Взаимосвязь предметов в живописи, то пространство сознания, что писал Сезанн, – воплощает историю. Связь явлений и фактов существует объективно – и, даже если сами субъекты истории свою связь не осознали, их родство было навязано им извне. «Авангардные» движения существовали каждое в своем замкнутом пространстве, связи концептуальной между фраттажами Эрнста и квадратами Малевича нет – но к тому времени, как внешние силы привели авангардные движения к единому знаменателю, сами движения перешли к унифицированной продукции; оставалось приспособить шеренги к общему делу. Общим делом Европы стал фашизм. Как выразился Муссолини, сам проделавший путь от социалиста/республиканца к фашисту/имперцу: «Не фашизм победил революцию, но непоследовательность революции вызвала подъем фашизма». Горькая ирония, однако, заключалась в том, что именно «последовательность» авангарда, изначально присягнувшего силе как двигателю нового, привела фашизм повсеместно к победе. Как известно, перо Муссолини порой выводило бессознательно на бумаге: «Призрак бродит по Италии, призрак фашизма».
Пикассо свою биографию строил как оппозицию массовым вкусам, его личность можно определить одним словом: он антифашист.

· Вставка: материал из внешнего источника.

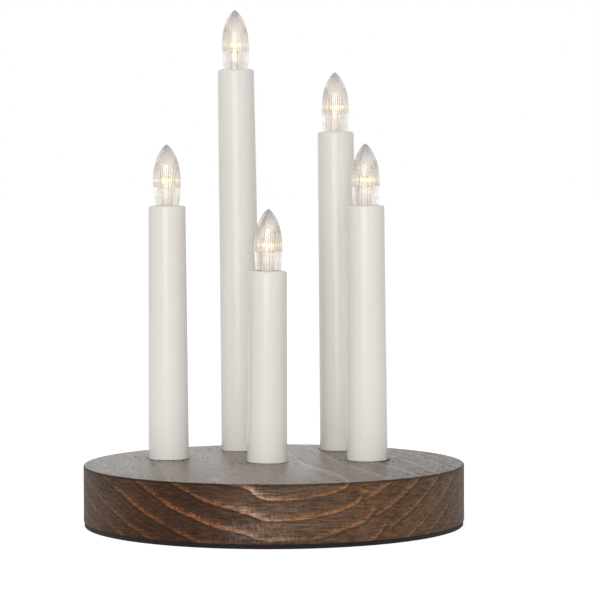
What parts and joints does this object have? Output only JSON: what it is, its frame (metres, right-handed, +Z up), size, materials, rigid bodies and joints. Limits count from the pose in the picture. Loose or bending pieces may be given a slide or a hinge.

Кажется, это слишком общее определение, но едва ли найдется десяток последовательных антифашистов, не примкнувших ни к одной партии, которая могла бы ангажировать их сознание. Антифашист, который является только антифашистом и при этом не примкнул ни к какой партии, – исключительная редкость. Швейцер, Чаплин, Хемингуэй, Белль, Оруэлл, Камю, Шагал, Рассел, Маритен – список будет недолгим. У Пикассо, в отличие от плакатных антифашистов из коммунистического лагеря (например, Георга Гросса, художника, несомненно, страстного), в картинах нет конкретных обличений политического деятеля (исключение: «Мечты и ложь генерала Франко», небольшой офорт). Пикассо противостоит не столько политической партии фашизма, сколько мифологии сознания европейца, породившего фашизм, – и противостоит не в частностях, но на мифологическом уровне; он противостоит истории как таковой.